# WHAT IS NEEDED
Restate all of the data exactly.

Records that describe objects:

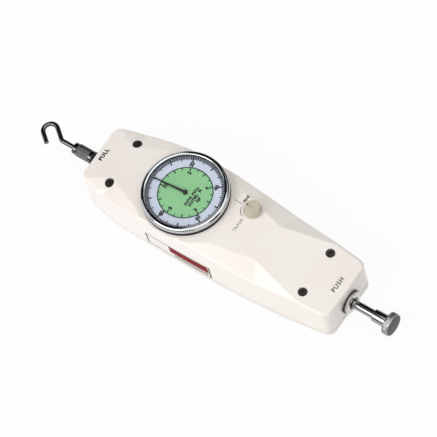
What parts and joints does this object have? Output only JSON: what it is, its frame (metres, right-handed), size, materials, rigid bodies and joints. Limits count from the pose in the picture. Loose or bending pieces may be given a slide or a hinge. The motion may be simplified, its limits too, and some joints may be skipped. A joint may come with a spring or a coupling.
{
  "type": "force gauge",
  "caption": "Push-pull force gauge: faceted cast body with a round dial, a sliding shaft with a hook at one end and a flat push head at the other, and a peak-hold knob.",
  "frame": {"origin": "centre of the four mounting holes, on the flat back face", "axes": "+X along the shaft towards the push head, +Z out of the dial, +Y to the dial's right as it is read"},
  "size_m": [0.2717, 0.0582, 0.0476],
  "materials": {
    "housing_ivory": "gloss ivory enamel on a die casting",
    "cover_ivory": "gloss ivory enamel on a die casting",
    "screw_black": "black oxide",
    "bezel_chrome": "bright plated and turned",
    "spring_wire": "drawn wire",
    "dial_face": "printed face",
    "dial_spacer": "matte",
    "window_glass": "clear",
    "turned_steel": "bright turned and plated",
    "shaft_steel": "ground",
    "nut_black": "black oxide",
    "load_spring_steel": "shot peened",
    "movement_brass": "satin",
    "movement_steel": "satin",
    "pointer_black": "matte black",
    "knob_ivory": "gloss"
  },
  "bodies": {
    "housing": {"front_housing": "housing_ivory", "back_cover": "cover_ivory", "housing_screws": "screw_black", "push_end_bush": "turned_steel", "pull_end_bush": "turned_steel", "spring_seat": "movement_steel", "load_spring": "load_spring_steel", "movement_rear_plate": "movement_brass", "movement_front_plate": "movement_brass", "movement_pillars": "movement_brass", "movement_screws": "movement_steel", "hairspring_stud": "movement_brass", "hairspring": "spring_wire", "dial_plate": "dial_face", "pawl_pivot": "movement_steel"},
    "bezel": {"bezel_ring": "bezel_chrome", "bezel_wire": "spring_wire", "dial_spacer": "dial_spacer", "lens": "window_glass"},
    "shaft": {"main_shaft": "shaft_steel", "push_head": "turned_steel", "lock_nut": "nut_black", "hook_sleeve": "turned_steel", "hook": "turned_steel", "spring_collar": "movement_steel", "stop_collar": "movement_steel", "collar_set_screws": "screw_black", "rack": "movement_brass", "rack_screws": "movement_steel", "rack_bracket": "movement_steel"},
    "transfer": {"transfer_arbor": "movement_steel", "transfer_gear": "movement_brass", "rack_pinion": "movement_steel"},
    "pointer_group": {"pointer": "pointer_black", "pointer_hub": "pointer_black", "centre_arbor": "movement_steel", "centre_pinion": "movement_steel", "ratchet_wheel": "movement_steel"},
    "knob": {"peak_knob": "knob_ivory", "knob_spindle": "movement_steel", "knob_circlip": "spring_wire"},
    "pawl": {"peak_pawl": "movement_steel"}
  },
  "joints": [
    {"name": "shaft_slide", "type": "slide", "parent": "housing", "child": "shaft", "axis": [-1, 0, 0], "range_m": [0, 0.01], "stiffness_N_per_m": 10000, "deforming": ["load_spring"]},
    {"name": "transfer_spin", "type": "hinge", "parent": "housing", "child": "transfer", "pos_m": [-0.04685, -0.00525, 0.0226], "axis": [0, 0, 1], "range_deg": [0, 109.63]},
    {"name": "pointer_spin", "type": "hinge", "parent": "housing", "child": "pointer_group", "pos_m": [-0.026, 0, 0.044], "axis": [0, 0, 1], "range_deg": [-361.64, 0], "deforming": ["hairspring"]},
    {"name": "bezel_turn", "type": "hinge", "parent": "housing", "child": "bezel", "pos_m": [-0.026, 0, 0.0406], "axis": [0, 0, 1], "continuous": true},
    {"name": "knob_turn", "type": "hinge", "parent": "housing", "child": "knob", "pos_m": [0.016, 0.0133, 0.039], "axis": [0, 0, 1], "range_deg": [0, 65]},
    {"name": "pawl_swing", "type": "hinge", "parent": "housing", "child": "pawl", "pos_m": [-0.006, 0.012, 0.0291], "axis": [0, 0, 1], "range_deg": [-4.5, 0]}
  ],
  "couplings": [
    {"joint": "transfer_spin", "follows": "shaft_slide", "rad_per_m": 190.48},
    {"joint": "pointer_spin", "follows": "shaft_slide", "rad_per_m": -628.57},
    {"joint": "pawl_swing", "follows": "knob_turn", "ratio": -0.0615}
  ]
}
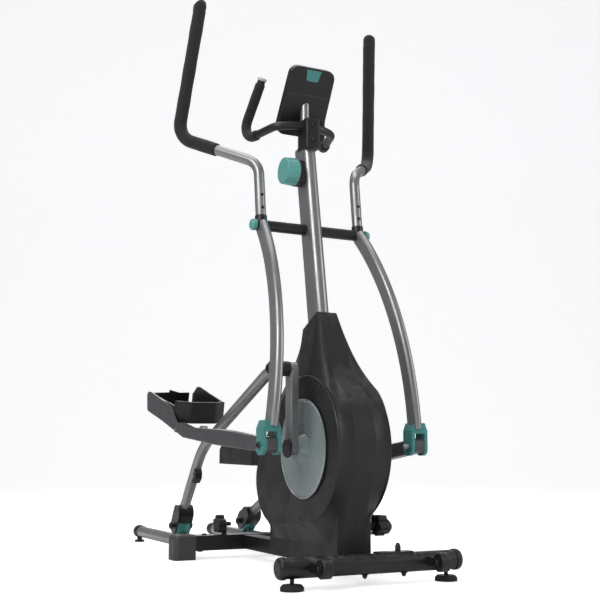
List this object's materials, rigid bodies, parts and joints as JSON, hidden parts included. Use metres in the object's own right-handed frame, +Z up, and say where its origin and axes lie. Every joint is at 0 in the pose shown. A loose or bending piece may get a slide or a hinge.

# FULL SOLUTION
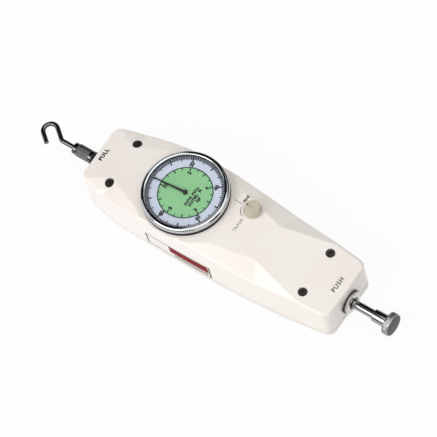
What parts and joints does this object have? Output only JSON: what it is, its frame (metres, right-handed), size, materials, rigid bodies and joints. Limits count from the pose in the picture. Loose or bending pieces may be given a slide or a hinge. The motion may be simplified, its limits too, and some joints may be skipped. A joint may come with a spring or a coupling.
{
  "type": "force gauge",
  "caption": "Push-pull force gauge: faceted cast body with a round dial, a sliding shaft with a hook at one end and a flat push head at the other, and a peak-hold knob.",
  "frame": {"origin": "centre of the four mounting holes, on the flat back face", "axes": "+X along the shaft towards the push head, +Z out of the dial, +Y to the dial's right as it is read"},
  "size_m": [0.2717, 0.0582, 0.0476],
  "materials": {
    "housing_ivory": "gloss ivory enamel on a die casting",
    "cover_ivory": "gloss ivory enamel on a die casting",
    "screw_black": "black oxide",
    "bezel_chrome": "bright plated and turned",
    "spring_wire": "drawn wire",
    "dial_face": "printed face",
    "dial_spacer": "matte",
    "window_glass": "clear",
    "turned_steel": "bright turned and plated",
    "shaft_steel": "ground",
    "nut_black": "black oxide",
    "load_spring_steel": "shot peened",
    "movement_brass": "satin",
    "movement_steel": "satin",
    "pointer_black": "matte black",
    "knob_ivory": "gloss"
  },
  "bodies": {
    "housing": {"front_housing": "housing_ivory", "back_cover": "cover_ivory", "housing_screws": "screw_black", "push_end_bush": "turned_steel", "pull_end_bush": "turned_steel", "spring_seat": "movement_steel", "load_spring": "load_spring_steel", "movement_rear_plate": "movement_brass", "movement_front_plate": "movement_brass", "movement_pillars": "movement_brass", "movement_screws": "movement_steel", "hairspring_stud": "movement_brass", "hairspring": "spring_wire", "dial_plate": "dial_face", "pawl_pivot": "movement_steel"},
    "bezel": {"bezel_ring": "bezel_chrome", "bezel_wire": "spring_wire", "dial_spacer": "dial_spacer", "lens": "window_glass"},
    "shaft": {"main_shaft": "shaft_steel", "push_head": "turned_steel", "lock_nut": "nut_black", "hook_sleeve": "turned_steel", "hook": "turned_steel", "spring_collar": "movement_steel", "stop_collar": "movement_steel", "collar_set_screws": "screw_black", "rack": "movement_brass", "rack_screws": "movement_steel", "rack_bracket": "movement_steel"},
    "transfer": {"transfer_arbor": "movement_steel", "transfer_gear": "movement_brass", "rack_pinion": "movement_steel"},
    "pointer_group": {"pointer": "pointer_black", "pointer_hub": "pointer_black", "centre_arbor": "movement_steel", "centre_pinion": "movement_steel", "ratchet_wheel": "movement_steel"},
    "knob": {"peak_knob": "knob_ivory", "knob_spindle": "movement_steel", "knob_circlip": "spring_wire"},
    "pawl": {"peak_pawl": "movement_steel"}
  },
  "joints": [
    {"name": "shaft_slide", "type": "slide", "parent": "housing", "child": "shaft", "axis": [-1, 0, 0], "range_m": [0, 0.01], "stiffness_N_per_m": 10000, "deforming": ["load_spring"]},
    {"name": "transfer_spin", "type": "hinge", "parent": "housing", "child": "transfer", "pos_m": [-0.04685, -0.00525, 0.0226], "axis": [0, 0, 1], "range_deg": [0, 109.63]},
    {"name": "pointer_spin", "type": "hinge", "parent": "housing", "child": "pointer_group", "pos_m": [-0.026, 0, 0.044], "axis": [0, 0, 1], "range_deg": [-361.64, 0], "deforming": ["hairspring"]},
    {"name": "bezel_turn", "type": "hinge", "parent": "housing", "child": "bezel", "pos_m": [-0.026, 0, 0.0406], "axis": [0, 0, 1], "continuous": true},
    {"name": "knob_turn", "type": "hinge", "parent": "housing", "child": "knob", "pos_m": [0.016, 0.0133, 0.039], "axis": [0, 0, 1], "range_deg": [0, 65]},
    {"name": "pawl_swing", "type": "hinge", "parent": "housing", "child": "pawl", "pos_m": [-0.006, 0.012, 0.0291], "axis": [0, 0, 1], "range_deg": [-4.5, 0]}
  ],
  "couplings": [
    {"joint": "transfer_spin", "follows": "shaft_slide", "rad_per_m": 190.48},
    {"joint": "pointer_spin", "follows": "shaft_slide", "rad_per_m": -628.57},
    {"joint": "pawl_swing", "follows": "knob_turn", "ratio": -0.0615}
  ]
}
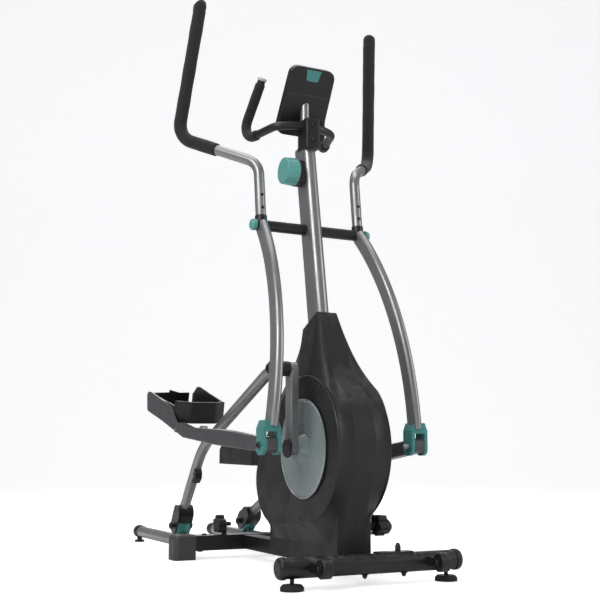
List this object's materials, rigid bodies, parts and joints as JSON, hidden parts included. Use metres in the object's own right-handed frame, +Z up, and say where its origin and axes lie. Every joint is at 0 in the pose shown. A loose or bending piece may get a slide or a hinge.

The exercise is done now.